Before you commit to installing a pool at your home, perhaps you want to do a trial run with an inflatable pool first. This begs the question: where should you install that? Grass can be a bit unstable, but if you have a concrete patio, then that can be a good location to set up.
Generally speaking, concrete is flat, even, and can support a lot of weight. However, sometimes it can be quite abrasive which could lead to tears and punctures underneath your inflatable pool. Furthermore, sometimes concrete is uneven and so you may end up with a slanted pool.
Therefore, it’s a good idea to place some softer material under an inflatable pool to protect the pool’s floor as well as even out any unevenness in the foundation.
With regards to what to put under inflatable pools on concrete, some great options are: pool pads, interlocking mats, sand, crushed stone, solid foam, pavers, carpet padding, flooring underlayment, and tarpaulin.
In this article, we will cover in more detail each of these options to help you find the best option to place under your inflatable pool on concrete.
What to place under an inflatable pool on concrete
Pool pads (sometimes referred to as Gorilla pads) are the most common option for putting under an inflatable pool because of how versatile they are. There are so many to choose from to suit your needs, from size, shape, and durability.
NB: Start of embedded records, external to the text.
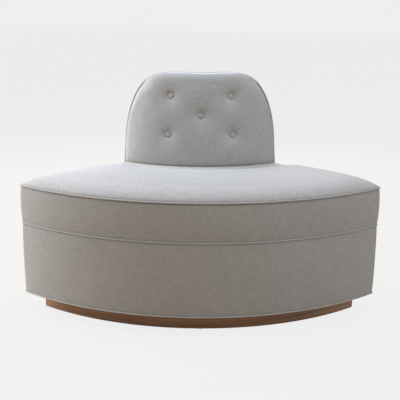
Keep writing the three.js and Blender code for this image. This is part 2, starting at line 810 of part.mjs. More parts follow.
const topRow = { height: backTop - buttonTopDrop, along: buttonTopSpacing / 2 };
const middleRow = { height: backTop - buttonMiddleDrop, along: 0 };
const bottomRow = { height: backTop - buttonBottomDrop, along: buttonBottomSpacing / 2 };
const buttons = [
  { name: 'back_button_top_left', height: topRow.height, along: -topRow.along },
  { name: 'back_button_top_right', height: topRow.height, along: topRow.along },
  { name: 'back_button_middle', height: middleRow.height, along: 0 },
  { name: 'back_button_bottom_left', height: bottomRow.height, along: -bottomRow.along },
  { name: 'back_button_bottom_right', height: bottomRow.height, along: bottomRow.along },
];

// Depth of the pad's face behind the welt plane: crowned, filling out above the seat, drawn in
// at each button.
function padFace(along, height) {
  const toSide = archHalf(height, panelEdge) - Math.abs(along);
  const toTop = archTop(along, panelEdge) - height;
  const fill = mix(backFootCrown / backCrown, 1, roll(height - footLevel, backFootRoll));
  const crown = backCrown * fill * roll(toSide, backEdgeRoll) * roll(toTop, backEdgeRoll);
  let tuft = 0;
  for (const button of buttons) {
    const away = Math.hypot(along - button.along, height - button.height);
    tuft = Math.max(tuft, tuftDepth * Math.exp(-((away / tuftSpread) ** 2)));
  }
  return -coverLip - Math.max(crown - tuft, 0);
}

// Stands a shape, drawn up the Y axis, on the pad's face at a button.
function placeOnBack(geometry, button) {
  const { along, height } = button;
  const [x, y, z] = bend(along, height, padFace(along, height));
  const turn = along / faceRadius;
  const outward = new THREE.Vector3(Math.sin(turn), -Math.cos(turn), rakeSlope).normalize();
  const spin = new THREE.Quaternion().setFromUnitVectors(new THREE.Vector3(0, 1, 0), outward);
  return geometry.applyQuaternion(spin).translate(x, y, z);
}

function cutTwineHoles(body) {
  return buttons.reduce((rest, button) => {
    const hole = new THREE.CylinderGeometry(twineDiameter, twineDiameter, 4 * backDepth, 6);
    return rest.subtract(solid(placeOnBack(hole, button)));
  }, body);
}

// Covered button with its twine and the toggle that holds it behind the front panel.
function buildButtons() {
  for (const button of buttons) {
    const surface = padFace(button.along, button.height);
    const reach = (frameFront - surface) * Math.cos(rakeAngle) + fit;
    const profile = [
      [0, -reach - toggleThickness],
      [toggleDiameter / 2, -reach - toggleThickness],
      [toggleDiameter / 2, -reach],
      [twineDiameter / 2, -reach],
      [twineDiameter / 2, buttonSeat],
    ];
    for (let k = 1; k <= domeSteps; k++) {
      const turn = Math.PI * (k / domeSteps - 0.5);
      const across = (buttonDiameter / 2) * Math.cos(turn);
      profile.push([across, buttonSeat + (buttonHeight / 2) * (1 + Math.sin(turn))]);
    }
    const outline = profile.map(([x, y]) => new THREE.Vector2(x, y));
    const turned = new THREE.LatheGeometry(outline, buttonSides);
    add(button.name, placeOnBack(meshOf(solid(turned)), button), 'fabric');
  }
}

function buildBackFrame() {
  for (const [side, angle] of Object.entries(postAngles)) {
    add(`back_post_${side}`, radialSlab(postProfile(0), postWidth, angle), 'plywood');
  }
  const plate = {
    inset: panelEdge + fabric,
    foot: footLevel + fit,
    columns: plateColumns,
    rows: plateRows,
  };
  const panel = archSheet({
    ...plate,
    depthFront: () => panelFront,
    depthRear: () => panelFront + backPanelThickness,
  });
  add('back_panel', meshOf(cutTwineHoles(solid(panel))), 'plywood');
  const rim = [
    [plate.inset, frameFront],
    [plate.inset, frameRear],
    [rimInner, frameRear],
    [rimInner, frameFront],
  ];
  add('back_rim', archStrip(rim, footLevel + fit), 'plywood');
  const betweenRows = (middleRow.height + topRow.height) / 2;
  const rails = { lower: footLevel + fit, upper: betweenRows - railHeight / 2 };
  for (const [name, low] of Object.entries(rails)) {
    const high = low + railHeight;
    const reach = archHalf(high, rimInner) - fit * 2;
    const rail = bentBlock({
      from: -reach,
      to: reach,
      low,
      high,
      depthFront: railFront,
      depthRear: railFront + railThickness,
    });
    add(`back_rail_${name}`, rail, 'plywood');
  }
  add('back_outside_panel', archSheet({
    ...plate,
    depthFront: () => outsideFront,
    depthRear: () => outsideFront + outsidePanelThickness,
  }), 'plywood');
}

function buildBackUpholstery() {
  const padSheet = {
    inset: padEdge,
    foot: footLevel + fit,
    columns: padColumns,
    rows: padRows,
    pins: buttons.map(({ along, height }) => [along, height]),
  };
  const cover = archSheet({
    ...padSheet,
    depthFront: padFace,
    depthRear: (along, height) => padFace(along, height) + fabric,
  });
  add('back_front_cover', meshOf(cutTwineHoles(solid(cover))), 'fabric');
  const pad = archSheet({
    ...padSheet,
    depthFront: (along, height) => padFace(along, height) + fabric + fit,
    depthRear: () => padDepth,
  });
  add('back_pad', meshOf(cutTwineHoles(solid(pad))), 'foam');

  const bandFront = weltRadius + fit;
  const bandRear = backDepth - weltRadius - fit;
  const outer = bandShares.map((share) => {
    return [bandInset(share, backBandTuck, backBandBulge), mix(bandFront, bandRear, share)];
  });
  const inner = outer.map(([inset, depth]) => [inset + fabric, depth]).reverse();
  add('back_band', archStrip([...outer, ...inner], footLevel + fit), 'fabric');
  const weltDepths = { front: 0, rear: backDepth };
  for (const [end, depth] of Object.entries(weltDepths)) {
    const welt = archStrip(circleProfile(0, depth, weltRadius), footLevel + fit);
    add(`welt_back_${end}`, welt, 'fabric');
  }
  add('back_outside_cover', archSheet({
    inset: padEdge,
    foot: footLevel + fit,
    columns: plateColumns,
    rows: plateRows,
    depthFront: () => outsideCover,
    depthRear: () => outsideCover + fabric,
  }), 'fabric');
}

buildPlinth();
buildGlides();
buildBaseFrame();
buildDustCover();
buildWebbing();
buildSeat();
buildSeatWelts();
buildBaseCover();
buildBackFrame();
buildBackUpholstery();
buildButtons();

// The origin is on the floor, under the middle of the whole sofa.
const extent = new THREE.Box3().setFromObject(sofa);
sofa.position.y = -(extent.min.y + extent.max.y) / 2;

export default sofa;
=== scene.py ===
import math

import bpy
import numpy as np
from mathutils import Matrix, Vector, noise


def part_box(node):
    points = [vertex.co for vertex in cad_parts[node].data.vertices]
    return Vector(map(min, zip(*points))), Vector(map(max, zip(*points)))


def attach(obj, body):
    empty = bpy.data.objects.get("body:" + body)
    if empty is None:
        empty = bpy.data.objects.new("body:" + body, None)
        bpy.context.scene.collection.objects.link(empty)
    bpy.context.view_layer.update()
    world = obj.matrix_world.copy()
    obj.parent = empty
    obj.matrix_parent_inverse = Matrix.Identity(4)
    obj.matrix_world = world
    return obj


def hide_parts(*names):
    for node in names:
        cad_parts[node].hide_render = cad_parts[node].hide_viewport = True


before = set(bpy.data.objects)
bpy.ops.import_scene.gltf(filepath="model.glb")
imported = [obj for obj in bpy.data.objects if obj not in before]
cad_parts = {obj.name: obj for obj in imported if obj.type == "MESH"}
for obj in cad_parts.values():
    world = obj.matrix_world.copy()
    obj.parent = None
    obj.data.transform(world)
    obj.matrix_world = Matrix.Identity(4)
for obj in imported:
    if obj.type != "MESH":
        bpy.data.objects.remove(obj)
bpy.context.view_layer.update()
print("frame loaded:", len(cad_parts), "nodes")

plan = {
    "rearRadius": 0.400,
    "frontRadius": 0.9145,
    "wedgeHalf": math.radians(45),
    "sideOffset": 0.07048,  # from the shared centre to a side plane
    "cornerRadius": 0.010,
    "frontSteps": 72,  # half of the front curve
    "rearSteps": 26,
    "sideSteps": 40,
    "cornerSteps": 7,
    "weldGap": 0.00002,  # vertices closer than this become one
    "mapStep": 2,  # metres between two cloths or boards on one map
}
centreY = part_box("base_cover")[0].y + plan["frontRadius"]


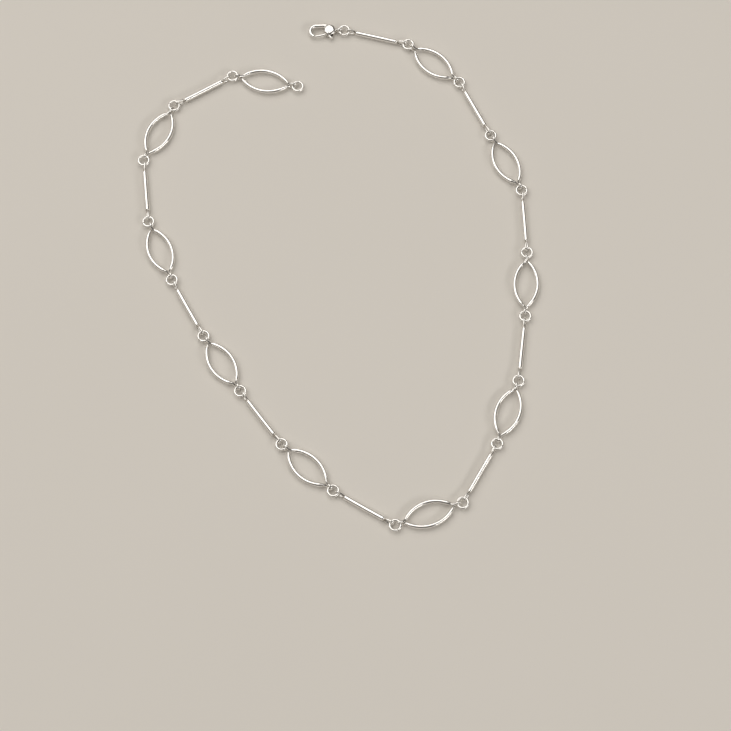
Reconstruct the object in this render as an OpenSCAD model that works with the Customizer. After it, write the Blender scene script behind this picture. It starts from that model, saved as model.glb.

Pool pads are a popular choice because their tough material makes them relatively unaffected by insects, plant growth, and other pests.
These pads are effective year round and are super easy to install. You simply lat the pad on the concrete floor, place your inflatable pool on top, and that’s it. Even if you have an irregularly shaped patio or pool, you can trim the pad to accommodate the space as needed.
Interlocking mats are commonly found in children’s play areas but can also double as a cheap and straightforward solution to our rough concrete problem.
An obvious strength of the interlocking design is that you can easily interlock them or take them apart as needed. When you want to store them, these mats won’t take up much space.
You can easily create an area larger than the pool itself so that you can safely walk on the concrete with bare feet. It makes tripping less of a hazard and can keep your feet clean.
One downside of the interlocking mat is that sometimes they can become disconnected from each other. They are also not as durable as a commercial pool pad.
An old-school way of setting up an inflatable pool on most ground types, including concrete, is with sand. It’s inexpensive and easy to set up, as you just literally pour the sand where you want the pool to be set up.
I’m sure you’ve heard the cautionary tale of the foolish man who built his house on sand. How about a pool? It’s a much more viable option for a pool since this is not intended to be a permanent installation; we only need it to get the job done for a little while.
That said, sand does have some clear disadvantages. If you’ve ever been to the beach, then you’d know that sand can get everywhere. It will stick to your feet and can track onto the pool floor and result in a gritty layer.
Many pests and small animals will make their home in the sand, and possibly find their way into your pool. Additionally, household pets can track the sand into your house or use it to dispose of their litter, which can result in unpleasant smells.
Some people prefer crushed stone to sand for a base. Crushed stone is similar to sand in that it’s inexpensive, has good drainage qualities, and is easy to shape, but it creates a more stable base than sand.
Unlike sand, it is much harder for insects and pests to bury into and can be used in wet and rainy climates.
Stone is heavier than sand and is harder to wash away, thereby making it more permanent than sand as long as it is tamped and rolled sufficiently.
Crushed stone is more effective the more tightly packed it is. It does not stick together as naturally as sand, so use a tamping tool to press down hard and force out as much air between the crushed stone as possible.
You should use polished stones with rounded edges so that the stones don’t puncture and tear the pool bottom, which is the problem we’re trying to prevent in the first place. Pea gravel also fits this criteria.
The traditional felt carpet material isn’t durable enough to protect the inflatable pool’s bottom from concrete. However, modern closed-cell carpet pads are.
Look for a carpet or rug pad made with memory foam. Like solid foams, they can come in various thicknesses, so you can just choose a thickness that works for you. Carpet padding is also easy to cut into the shape you need for your particular space.
Also look for carpet padding rated for high-traffic areas, as these are designed to be more durable. Keep in mind that carpet is not as thick as foam, so you might need multiple layers to achieve the level of softness you desire.
Similar to carpet padding, underlayment sheets are commonly used in flooring to create a more stable surface.
Since floor underlayment sheets are also thin, multiple layers may be required to protect the bottom of an inflatable pool.
This option is much cheaper than commercial pool pads, so you aren’t breaking the bank buying many of them to create a softer surface on concrete.
Lastly, you can use heavy-duty tarpaulin. Tarps are commonly placed over objects, not under them. Even though tarps come in various thicknesses, generally speaking not even the thickest one is able to protect your inflatable pool bottom for the long-term.
However, chances are you have a tarp laying around in your garage or storage room. If your options are to set up your inflatable pool on concrete, or to at least put it on top of a tarp for even just a tiny bit of protection, I think you’d rather pick the latter option.
That said, if you want sufficient protection for your inflatable pool on concrete, I’d recommend sticking with a pool pad for peace of mind.